Dùm, donec, quoad, signifiant jusqu’à ce que, se construisent avec l’indicatif, quand il s’agit d’un fait certain, positif, réel, et avec le subjonctif, quand le fait est incertain, qu’il n’existe que dans l’opinion, ou qu’il désigne l’intention, le motif de l’action principale. Ex. : Tarqui[illisible] tomdiù dimicaverunt, donec Aruntem filium regis Brutus occidit. Flor. Les Tarquins combattirent jusqu’à ce que Aruns, fils du roi, eut été tué par Brutus. (Ici il s’agit d’un fait certain, et donec signifie jusqu’au moment où.) Irati differant ultionem, donec defervescat ira. Cic. Que les hommes irrités diffèrent la vengeance, jusqu’à ce que leur colère soit apaisée. (Ici il s’agit d’un fait douteux, il n’est pas sûr que la colère s’apaise ; d’ailleurs ce fait douteux est aussi le motif de l’action principale.) Donec, dans ce cas, signifie en attendant que.

XIX

La conjonction quòd, qui désigne la cause, le motif du fait principal, doit se construire avec le subjonctif, quand l’écrivain présente ce motif non comme venant de lui-même, mais comme étant celui d’un autre. Ex. : Socrates accusatus est quòd corrumperet juventutem. Socrate fut accusé de corrompre la jeunesse. (Ici le motif de l’accusation vient des accusateurs, c’est le prétexte qu’ils ont imaginé. Si l’auteur avait dit : quòd corrumpebat juventutem, il aurait affirmé lui-même le fait comme certain.)

XX

Quòd s’emploie élégamment dans le sens de quant à, pour ce qui est. Ex. : Quòd ad me attinet. Pour ce qui me regarde. Quòd ad me scripseras de re agrariâ. Cic. Quant à ce que vous m’aviez écrit sur la loi agraire.

XXI

Il est très-élégant de construire la proposition principale avec l’un des adjectifs démonstratifs hoc, id, illud, et de mettre quòd dans la proposition subordonnée, pour expliquer cet adjectif. Ex. : Socrates hoc Periclem cæteris prœstitisse oratoribus dixit, quòd is Anaxagoræ fuerit auditor. Cic. Socrate dit que Périclès ne l’emporta sur les autres orateurs que parce qu’il avait été le disciple d’Anaxagore.

XXII

Au lieu des conjonctions quùm, quia, quoniam, on se sert élégamment de quippè, utpotè, devant le relatif qui, quœ, quod. Ex. : Non est huic habenda fides, quippè qui pejeravit. Cic. Il ne faut pas avoir confiance en lui, puisqu’il s’est parjuré.
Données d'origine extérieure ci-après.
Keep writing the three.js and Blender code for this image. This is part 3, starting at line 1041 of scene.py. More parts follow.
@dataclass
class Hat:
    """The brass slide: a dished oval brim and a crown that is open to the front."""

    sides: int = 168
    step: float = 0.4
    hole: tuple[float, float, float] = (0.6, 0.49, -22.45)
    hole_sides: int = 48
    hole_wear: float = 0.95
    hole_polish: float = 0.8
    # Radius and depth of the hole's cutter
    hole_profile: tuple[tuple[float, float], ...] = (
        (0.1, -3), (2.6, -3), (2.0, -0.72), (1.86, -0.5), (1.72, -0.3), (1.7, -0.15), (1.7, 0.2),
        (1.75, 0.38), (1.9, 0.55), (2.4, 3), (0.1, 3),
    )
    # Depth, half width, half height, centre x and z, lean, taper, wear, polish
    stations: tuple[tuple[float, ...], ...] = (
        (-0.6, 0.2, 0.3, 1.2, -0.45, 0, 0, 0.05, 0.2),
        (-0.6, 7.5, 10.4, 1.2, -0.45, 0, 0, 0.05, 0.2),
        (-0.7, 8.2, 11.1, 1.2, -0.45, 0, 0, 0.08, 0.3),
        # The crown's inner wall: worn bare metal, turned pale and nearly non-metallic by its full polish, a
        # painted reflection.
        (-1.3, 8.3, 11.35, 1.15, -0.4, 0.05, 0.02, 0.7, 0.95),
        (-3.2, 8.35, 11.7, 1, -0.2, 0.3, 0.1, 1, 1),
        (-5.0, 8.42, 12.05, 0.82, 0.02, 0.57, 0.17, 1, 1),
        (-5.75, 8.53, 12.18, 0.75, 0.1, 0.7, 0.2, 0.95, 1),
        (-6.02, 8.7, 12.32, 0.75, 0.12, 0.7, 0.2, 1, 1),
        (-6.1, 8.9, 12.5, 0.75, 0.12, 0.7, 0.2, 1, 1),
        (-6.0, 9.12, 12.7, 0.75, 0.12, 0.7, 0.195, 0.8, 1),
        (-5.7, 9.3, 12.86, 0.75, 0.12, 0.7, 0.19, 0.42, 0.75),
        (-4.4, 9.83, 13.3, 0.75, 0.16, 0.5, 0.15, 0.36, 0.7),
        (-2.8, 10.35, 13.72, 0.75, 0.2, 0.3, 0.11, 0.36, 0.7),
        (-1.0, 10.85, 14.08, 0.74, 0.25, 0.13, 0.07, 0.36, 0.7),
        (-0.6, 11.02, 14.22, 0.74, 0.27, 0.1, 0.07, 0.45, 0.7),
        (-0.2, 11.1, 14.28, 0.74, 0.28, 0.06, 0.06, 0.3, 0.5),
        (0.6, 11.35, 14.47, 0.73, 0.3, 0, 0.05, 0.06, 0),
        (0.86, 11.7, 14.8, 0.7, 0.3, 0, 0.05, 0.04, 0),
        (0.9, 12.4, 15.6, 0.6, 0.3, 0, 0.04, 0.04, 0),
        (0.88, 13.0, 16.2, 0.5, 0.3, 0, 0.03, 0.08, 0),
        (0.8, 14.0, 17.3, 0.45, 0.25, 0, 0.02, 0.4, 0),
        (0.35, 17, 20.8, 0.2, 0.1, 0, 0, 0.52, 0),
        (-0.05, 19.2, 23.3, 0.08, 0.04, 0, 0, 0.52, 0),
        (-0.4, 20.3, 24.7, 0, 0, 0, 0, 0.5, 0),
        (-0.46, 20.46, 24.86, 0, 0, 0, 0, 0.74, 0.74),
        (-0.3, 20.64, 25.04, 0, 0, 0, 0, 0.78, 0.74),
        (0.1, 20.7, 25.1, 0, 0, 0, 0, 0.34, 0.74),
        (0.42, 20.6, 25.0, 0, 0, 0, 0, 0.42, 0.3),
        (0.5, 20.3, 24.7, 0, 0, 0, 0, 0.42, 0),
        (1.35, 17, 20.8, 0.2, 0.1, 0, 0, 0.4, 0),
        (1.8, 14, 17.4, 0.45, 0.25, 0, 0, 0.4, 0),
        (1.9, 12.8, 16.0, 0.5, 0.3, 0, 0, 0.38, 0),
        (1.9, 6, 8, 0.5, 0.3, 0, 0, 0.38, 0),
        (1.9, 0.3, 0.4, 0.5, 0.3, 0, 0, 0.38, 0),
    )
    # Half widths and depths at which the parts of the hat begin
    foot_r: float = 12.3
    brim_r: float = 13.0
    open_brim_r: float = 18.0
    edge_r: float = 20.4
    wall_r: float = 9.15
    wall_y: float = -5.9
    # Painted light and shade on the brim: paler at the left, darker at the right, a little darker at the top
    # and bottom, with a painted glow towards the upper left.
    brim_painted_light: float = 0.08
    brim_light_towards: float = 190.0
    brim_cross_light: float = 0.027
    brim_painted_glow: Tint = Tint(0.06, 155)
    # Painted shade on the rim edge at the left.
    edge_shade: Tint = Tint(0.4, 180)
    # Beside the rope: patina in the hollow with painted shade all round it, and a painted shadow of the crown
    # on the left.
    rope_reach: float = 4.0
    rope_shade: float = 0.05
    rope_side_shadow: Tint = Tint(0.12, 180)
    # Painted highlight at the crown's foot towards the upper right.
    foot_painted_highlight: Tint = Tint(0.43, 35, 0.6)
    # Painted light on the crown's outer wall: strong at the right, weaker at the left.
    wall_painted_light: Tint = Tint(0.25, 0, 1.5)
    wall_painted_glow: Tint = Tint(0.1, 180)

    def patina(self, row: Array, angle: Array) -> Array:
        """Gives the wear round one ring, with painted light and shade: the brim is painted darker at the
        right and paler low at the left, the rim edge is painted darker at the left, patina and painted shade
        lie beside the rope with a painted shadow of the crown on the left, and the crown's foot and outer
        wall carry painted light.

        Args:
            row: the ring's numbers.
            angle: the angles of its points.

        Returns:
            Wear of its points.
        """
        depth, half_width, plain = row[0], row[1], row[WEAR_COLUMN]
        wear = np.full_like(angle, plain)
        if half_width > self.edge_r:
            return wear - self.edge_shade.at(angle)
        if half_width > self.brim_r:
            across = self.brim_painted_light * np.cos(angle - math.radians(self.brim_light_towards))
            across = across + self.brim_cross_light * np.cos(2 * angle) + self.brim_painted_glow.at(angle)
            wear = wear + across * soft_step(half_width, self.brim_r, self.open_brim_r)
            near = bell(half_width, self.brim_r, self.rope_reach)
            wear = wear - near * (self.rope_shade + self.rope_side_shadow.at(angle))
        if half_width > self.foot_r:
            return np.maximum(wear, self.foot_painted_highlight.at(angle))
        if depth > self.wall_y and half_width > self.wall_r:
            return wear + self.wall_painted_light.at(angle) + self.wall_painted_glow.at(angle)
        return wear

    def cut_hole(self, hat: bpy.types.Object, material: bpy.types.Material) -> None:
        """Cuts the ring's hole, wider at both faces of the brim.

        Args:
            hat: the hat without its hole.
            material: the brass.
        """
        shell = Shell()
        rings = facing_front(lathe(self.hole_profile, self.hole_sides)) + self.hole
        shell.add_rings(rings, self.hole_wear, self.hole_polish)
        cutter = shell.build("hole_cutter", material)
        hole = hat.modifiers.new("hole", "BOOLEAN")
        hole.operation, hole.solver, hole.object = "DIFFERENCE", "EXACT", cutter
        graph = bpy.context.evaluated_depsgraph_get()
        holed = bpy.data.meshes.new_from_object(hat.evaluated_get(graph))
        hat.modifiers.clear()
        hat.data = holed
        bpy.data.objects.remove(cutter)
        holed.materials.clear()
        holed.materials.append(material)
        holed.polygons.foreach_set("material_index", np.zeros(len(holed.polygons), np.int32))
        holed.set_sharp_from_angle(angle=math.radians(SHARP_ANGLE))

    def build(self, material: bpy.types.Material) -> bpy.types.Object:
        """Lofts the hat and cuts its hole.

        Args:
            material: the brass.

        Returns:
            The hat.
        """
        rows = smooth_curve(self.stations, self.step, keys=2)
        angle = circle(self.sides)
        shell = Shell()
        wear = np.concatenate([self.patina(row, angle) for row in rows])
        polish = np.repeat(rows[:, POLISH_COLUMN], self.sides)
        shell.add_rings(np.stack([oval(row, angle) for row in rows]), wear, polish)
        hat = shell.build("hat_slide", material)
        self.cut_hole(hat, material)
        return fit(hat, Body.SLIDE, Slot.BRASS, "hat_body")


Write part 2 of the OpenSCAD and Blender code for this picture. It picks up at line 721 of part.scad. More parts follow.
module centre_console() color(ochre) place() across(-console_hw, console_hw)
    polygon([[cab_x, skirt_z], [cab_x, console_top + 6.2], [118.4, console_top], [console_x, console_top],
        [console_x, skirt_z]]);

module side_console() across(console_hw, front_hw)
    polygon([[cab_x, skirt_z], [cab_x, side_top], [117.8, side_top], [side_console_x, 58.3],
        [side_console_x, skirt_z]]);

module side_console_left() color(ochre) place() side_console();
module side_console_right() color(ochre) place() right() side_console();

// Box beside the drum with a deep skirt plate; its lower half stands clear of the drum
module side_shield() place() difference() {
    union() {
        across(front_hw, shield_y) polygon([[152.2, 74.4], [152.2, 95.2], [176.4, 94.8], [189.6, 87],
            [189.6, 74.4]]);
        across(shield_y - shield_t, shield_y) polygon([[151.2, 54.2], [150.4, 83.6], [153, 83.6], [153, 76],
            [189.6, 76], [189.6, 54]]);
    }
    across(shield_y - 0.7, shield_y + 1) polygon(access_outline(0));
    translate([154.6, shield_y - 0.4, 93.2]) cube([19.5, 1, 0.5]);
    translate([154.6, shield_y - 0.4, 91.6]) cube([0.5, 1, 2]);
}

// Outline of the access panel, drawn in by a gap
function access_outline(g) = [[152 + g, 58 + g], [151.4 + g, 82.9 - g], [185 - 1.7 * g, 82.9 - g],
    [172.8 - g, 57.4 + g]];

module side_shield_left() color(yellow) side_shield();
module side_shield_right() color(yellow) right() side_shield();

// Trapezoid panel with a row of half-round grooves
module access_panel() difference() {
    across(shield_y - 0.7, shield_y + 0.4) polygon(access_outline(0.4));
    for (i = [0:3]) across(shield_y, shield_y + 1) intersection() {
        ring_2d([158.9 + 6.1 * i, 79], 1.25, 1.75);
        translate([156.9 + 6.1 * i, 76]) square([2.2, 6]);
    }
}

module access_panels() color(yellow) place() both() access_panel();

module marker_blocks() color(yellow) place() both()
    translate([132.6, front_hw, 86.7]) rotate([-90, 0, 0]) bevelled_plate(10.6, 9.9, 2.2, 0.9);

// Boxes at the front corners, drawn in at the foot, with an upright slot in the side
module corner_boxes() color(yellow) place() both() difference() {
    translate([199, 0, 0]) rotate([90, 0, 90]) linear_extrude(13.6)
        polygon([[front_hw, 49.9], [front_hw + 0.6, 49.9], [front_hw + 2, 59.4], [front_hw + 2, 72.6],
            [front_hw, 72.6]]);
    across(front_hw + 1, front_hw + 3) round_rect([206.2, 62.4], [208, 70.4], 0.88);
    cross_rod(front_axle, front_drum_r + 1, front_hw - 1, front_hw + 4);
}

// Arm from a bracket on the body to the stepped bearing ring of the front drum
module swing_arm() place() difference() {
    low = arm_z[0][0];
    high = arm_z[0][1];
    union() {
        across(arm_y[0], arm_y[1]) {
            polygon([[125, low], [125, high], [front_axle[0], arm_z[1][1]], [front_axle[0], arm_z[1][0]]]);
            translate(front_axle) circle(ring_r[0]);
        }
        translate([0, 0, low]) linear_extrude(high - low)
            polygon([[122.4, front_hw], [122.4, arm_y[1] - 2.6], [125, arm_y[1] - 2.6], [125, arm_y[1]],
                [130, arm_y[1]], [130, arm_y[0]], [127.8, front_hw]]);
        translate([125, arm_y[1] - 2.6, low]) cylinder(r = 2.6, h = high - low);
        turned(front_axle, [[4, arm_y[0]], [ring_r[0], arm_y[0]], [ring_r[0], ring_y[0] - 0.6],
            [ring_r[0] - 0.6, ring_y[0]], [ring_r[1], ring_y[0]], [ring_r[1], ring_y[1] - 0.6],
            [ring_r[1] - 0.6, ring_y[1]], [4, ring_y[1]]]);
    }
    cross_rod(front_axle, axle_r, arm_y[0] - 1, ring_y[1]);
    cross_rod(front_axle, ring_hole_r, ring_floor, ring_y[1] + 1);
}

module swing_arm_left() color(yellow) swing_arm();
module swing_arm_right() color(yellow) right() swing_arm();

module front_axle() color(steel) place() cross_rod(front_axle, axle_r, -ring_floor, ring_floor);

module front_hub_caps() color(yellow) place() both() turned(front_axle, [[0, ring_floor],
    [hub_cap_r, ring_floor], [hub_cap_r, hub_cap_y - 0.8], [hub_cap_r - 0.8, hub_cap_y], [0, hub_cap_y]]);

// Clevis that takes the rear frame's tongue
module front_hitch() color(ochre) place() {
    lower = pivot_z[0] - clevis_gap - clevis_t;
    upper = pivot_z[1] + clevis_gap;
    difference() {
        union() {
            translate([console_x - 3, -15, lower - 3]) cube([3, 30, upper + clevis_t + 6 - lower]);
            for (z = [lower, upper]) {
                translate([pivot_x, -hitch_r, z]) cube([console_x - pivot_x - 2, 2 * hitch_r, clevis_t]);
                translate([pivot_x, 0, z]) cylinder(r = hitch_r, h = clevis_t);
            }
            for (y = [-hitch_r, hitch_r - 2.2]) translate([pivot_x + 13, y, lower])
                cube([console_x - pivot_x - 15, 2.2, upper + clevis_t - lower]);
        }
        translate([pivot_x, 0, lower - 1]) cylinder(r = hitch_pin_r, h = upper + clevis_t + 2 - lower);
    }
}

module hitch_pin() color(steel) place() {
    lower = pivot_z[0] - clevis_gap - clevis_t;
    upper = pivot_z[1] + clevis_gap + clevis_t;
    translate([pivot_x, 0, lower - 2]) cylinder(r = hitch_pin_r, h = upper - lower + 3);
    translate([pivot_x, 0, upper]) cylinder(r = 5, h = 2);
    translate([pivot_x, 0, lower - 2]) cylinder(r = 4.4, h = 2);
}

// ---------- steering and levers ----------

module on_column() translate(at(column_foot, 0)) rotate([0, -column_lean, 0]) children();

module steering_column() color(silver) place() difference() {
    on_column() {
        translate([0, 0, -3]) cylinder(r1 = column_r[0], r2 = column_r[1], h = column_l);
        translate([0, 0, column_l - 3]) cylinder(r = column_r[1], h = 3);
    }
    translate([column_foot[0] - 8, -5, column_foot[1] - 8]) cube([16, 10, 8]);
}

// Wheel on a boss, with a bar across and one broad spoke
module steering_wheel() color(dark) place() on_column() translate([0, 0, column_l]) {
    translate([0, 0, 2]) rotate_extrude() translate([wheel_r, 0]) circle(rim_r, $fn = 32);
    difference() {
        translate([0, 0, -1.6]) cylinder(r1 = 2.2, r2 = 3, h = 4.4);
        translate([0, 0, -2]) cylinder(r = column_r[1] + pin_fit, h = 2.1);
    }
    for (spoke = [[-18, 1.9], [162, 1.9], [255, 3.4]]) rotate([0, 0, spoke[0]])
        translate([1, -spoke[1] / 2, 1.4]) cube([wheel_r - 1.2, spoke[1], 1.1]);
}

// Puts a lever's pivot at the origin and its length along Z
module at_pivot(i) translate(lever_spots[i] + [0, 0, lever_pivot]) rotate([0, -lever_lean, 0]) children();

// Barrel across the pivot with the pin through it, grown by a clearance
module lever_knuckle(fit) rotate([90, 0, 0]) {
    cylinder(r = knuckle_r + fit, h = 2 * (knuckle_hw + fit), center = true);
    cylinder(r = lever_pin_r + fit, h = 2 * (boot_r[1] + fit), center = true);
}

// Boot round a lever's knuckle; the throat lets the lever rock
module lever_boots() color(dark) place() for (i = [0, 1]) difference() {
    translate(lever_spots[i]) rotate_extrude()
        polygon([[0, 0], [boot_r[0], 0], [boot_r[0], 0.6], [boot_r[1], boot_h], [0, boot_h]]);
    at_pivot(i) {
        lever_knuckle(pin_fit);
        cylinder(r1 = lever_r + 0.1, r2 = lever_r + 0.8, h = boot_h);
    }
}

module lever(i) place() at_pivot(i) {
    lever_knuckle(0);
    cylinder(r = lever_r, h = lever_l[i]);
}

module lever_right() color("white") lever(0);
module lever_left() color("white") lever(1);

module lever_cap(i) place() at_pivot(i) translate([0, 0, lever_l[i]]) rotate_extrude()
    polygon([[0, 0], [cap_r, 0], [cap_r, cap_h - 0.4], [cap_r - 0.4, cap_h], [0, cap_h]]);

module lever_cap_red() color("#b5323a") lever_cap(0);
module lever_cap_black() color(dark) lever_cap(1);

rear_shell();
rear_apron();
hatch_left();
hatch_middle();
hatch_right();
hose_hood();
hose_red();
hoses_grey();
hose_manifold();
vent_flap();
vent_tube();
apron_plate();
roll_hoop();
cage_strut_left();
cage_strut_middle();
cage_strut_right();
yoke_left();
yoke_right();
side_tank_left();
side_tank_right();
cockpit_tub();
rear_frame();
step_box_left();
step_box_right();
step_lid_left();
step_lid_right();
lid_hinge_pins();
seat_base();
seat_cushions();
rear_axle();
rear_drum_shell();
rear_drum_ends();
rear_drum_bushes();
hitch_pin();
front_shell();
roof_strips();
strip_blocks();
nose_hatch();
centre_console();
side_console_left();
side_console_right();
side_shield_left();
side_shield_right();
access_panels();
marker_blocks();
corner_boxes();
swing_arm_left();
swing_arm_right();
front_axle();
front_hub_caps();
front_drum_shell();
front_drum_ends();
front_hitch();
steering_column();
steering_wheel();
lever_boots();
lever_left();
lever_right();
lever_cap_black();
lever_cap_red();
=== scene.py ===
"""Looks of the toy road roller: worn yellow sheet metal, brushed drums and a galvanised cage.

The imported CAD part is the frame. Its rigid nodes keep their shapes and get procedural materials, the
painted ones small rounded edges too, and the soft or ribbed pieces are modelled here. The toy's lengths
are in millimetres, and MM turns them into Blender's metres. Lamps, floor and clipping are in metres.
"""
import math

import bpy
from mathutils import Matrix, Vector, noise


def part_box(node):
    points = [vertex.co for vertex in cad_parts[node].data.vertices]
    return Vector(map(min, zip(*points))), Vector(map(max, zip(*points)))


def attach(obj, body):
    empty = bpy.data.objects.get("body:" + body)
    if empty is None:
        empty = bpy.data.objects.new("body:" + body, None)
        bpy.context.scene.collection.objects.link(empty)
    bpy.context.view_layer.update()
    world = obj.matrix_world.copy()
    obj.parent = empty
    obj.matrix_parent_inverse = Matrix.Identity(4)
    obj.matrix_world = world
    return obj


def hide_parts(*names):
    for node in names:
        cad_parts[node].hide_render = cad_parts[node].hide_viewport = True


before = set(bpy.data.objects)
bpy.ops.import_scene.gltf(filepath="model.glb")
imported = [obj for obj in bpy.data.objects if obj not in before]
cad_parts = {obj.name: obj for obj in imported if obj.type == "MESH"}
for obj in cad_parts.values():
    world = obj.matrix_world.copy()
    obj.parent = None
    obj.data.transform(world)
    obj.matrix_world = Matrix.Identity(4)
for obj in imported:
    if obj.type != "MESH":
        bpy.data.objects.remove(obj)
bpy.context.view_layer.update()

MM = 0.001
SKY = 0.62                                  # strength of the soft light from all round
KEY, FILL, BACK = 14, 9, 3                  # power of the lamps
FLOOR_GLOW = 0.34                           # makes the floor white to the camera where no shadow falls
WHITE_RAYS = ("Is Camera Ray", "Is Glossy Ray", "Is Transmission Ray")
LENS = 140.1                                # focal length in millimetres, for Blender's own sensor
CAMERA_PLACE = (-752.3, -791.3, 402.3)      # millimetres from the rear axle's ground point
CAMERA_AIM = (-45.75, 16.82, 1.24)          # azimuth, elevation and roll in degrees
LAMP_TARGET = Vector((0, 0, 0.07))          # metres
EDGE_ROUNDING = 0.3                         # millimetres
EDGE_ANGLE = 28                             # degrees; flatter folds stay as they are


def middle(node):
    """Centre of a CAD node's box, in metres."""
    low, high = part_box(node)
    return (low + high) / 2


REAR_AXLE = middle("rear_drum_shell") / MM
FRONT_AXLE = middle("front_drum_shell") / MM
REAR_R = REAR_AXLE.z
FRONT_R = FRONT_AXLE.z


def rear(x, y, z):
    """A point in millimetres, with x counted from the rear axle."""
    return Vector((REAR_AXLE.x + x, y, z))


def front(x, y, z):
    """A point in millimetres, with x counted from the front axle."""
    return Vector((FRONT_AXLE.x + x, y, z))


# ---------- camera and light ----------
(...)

Ces deux conjonctions quippè, utpotè, se construisent même quelquefois sans le relatif qui, quœ, quod. Ex. : Sol Democrito magnus videtur, quippè homini erudito. Démocrite, qui est un homme savant, pense que le soleil est un grand corps.

XXIII

Au lieu de faire usage des conjonctions, il est quelquefois plus élégant et beaucoup plus expressif de répéter le mot déjà exprimé, surtout si c’est un adjectif interrogatif, un adverbe de négation ou un adjectif démonstratif. Ex. : Nihilne te nocturnum præsidium Palatii, nihil urbis vigiliæ, nihil timor populi, nihil horum ora vultusque moverunt. Ni la garde qui veille la nuit sur le mont Palatin, ni les postes répandus dans la ville, ni la frayeur du peuple, ni les regards et le visage de ceux qui t’entourent n’ont pu t’émouvoir. Hic locus est igitur unus quò perfugiant ; hic portus, hæc arx, hæc ara sociorum. C'est ici seulement que les alliés ont un asile ; c’est ici leur port, leur boulevard, leur autel.

XXIV

Nous avons vu à l’article des adverbes que les Latins, à l’imitation des Grecs, aimaient à introduire dans le langage certains adverbes qui ne sont point nécessaires au sens de la phrase. Nous devons en dire autant de certaines conjonctions que l’on rencontre souvent comme pléonasmes. Tels sont verò, autem, enim, etenim, et, atque, que, et d’autres que l’usage apprendra. Ex. : Nisi verò existimatis dementem Africanum fuisse. Cic. A moins que vous ne pensiez que Scipion l’Africain fut un insensé. At enim Pompeius, rogatione suâ, et de re, et de causâ judicavit. Mais Pompée, par sa demande, a prononcé et sur le fait, et sur la cause.